Task prompt
Start at the line containing "Reconstruct the object", stop at the line containing "then laid down.", and set down every line in that stretch exactly as written, and nothing else.

Items
-- BEGIN --

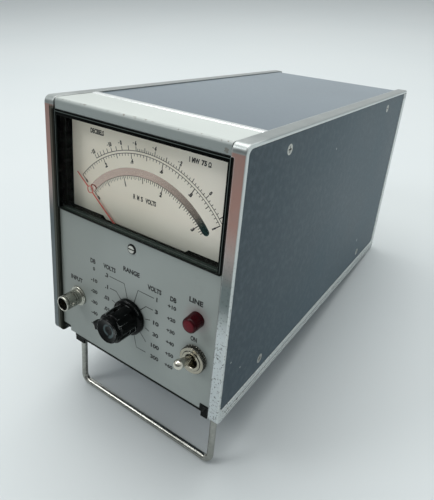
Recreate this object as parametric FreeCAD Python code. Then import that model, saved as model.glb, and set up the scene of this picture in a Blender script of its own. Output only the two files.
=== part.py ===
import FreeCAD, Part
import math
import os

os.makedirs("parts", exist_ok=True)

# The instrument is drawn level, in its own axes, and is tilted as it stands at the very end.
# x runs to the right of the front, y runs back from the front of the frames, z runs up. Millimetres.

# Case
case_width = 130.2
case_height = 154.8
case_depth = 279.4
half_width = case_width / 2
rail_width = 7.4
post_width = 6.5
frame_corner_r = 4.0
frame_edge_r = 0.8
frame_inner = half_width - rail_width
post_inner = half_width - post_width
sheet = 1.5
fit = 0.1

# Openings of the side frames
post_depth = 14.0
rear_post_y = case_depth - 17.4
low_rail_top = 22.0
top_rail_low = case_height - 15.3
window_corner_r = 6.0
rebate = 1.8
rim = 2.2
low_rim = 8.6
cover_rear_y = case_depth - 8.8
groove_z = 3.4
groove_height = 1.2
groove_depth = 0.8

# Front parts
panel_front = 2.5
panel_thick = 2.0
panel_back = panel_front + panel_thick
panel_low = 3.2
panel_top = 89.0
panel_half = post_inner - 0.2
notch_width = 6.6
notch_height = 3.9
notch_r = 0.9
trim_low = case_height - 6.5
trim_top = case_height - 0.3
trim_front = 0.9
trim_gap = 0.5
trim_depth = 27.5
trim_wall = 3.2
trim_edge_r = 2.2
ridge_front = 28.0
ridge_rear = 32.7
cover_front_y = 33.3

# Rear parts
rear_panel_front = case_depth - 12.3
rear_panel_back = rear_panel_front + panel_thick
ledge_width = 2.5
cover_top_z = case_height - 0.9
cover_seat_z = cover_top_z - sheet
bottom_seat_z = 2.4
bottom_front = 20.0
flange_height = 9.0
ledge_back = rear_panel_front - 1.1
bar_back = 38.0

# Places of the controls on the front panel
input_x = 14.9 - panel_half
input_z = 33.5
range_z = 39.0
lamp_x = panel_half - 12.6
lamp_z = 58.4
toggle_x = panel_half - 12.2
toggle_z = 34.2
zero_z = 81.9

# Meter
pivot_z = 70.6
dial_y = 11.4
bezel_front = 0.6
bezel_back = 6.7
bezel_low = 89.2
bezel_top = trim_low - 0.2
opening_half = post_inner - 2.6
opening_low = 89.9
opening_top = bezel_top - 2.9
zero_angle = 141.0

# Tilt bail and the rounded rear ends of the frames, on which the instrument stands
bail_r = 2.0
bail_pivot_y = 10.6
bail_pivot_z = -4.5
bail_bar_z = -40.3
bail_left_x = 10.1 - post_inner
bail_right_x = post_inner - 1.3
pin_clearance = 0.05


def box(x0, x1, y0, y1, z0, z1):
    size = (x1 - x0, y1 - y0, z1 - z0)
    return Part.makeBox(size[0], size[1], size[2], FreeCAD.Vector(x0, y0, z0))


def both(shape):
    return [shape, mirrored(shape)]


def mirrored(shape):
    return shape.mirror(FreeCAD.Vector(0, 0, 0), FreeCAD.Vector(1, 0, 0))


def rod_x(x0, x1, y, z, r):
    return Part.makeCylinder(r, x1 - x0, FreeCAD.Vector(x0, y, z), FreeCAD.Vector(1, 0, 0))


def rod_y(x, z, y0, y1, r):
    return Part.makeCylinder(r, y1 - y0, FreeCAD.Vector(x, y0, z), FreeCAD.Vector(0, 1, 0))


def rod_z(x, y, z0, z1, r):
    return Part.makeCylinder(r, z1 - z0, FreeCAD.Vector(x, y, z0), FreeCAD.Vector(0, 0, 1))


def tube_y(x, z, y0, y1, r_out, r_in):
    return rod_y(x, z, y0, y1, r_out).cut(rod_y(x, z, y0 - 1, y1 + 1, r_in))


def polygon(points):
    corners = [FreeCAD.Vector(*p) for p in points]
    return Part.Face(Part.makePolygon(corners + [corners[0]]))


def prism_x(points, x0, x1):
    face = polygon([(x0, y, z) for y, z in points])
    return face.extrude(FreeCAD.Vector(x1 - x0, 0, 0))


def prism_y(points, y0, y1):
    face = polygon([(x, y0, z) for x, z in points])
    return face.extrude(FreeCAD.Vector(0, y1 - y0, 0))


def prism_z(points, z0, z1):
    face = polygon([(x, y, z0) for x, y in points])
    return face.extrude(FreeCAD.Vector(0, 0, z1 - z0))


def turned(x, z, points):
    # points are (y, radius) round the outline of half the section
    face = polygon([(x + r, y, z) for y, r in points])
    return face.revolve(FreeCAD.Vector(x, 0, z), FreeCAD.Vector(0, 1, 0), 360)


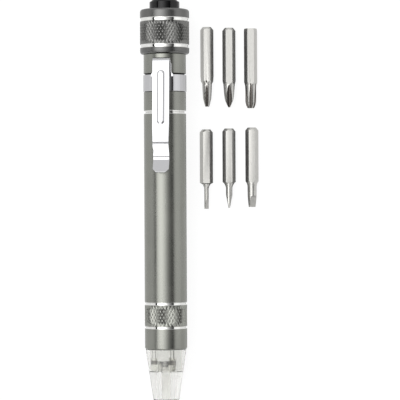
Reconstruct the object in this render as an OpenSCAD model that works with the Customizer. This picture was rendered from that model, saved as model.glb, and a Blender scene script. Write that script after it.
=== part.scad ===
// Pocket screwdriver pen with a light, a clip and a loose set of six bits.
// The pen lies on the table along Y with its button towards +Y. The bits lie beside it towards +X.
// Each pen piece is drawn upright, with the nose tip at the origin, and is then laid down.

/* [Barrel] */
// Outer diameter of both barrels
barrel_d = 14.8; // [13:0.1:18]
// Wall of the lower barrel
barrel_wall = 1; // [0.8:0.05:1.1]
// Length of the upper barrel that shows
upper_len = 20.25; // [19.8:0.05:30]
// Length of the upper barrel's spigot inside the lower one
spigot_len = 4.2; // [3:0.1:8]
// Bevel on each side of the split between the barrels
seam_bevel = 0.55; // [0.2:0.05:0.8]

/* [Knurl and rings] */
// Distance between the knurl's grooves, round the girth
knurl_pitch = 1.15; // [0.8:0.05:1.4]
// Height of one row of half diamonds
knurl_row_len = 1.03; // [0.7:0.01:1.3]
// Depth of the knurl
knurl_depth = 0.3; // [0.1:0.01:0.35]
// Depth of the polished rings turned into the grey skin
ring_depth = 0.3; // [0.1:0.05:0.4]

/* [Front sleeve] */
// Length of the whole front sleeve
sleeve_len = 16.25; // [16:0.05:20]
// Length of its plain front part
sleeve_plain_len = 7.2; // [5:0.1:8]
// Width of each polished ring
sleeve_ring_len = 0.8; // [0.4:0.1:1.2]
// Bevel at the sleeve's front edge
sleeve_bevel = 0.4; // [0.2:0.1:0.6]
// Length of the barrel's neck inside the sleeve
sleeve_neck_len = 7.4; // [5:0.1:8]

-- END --

Task response
Reconstruct the object in this render as an OpenSCAD model that works with the Customizer. This picture was rendered from that model, saved as model.glb, and a Blender scene script. Write that script after it.
=== part.scad ===
// Pocket screwdriver pen with a light, a clip and a loose set of six bits.
// The pen lies on the table along Y with its button towards +Y. The bits lie beside it towards +X.
// Each pen piece is drawn upright, with the nose tip at the origin, and is then laid down.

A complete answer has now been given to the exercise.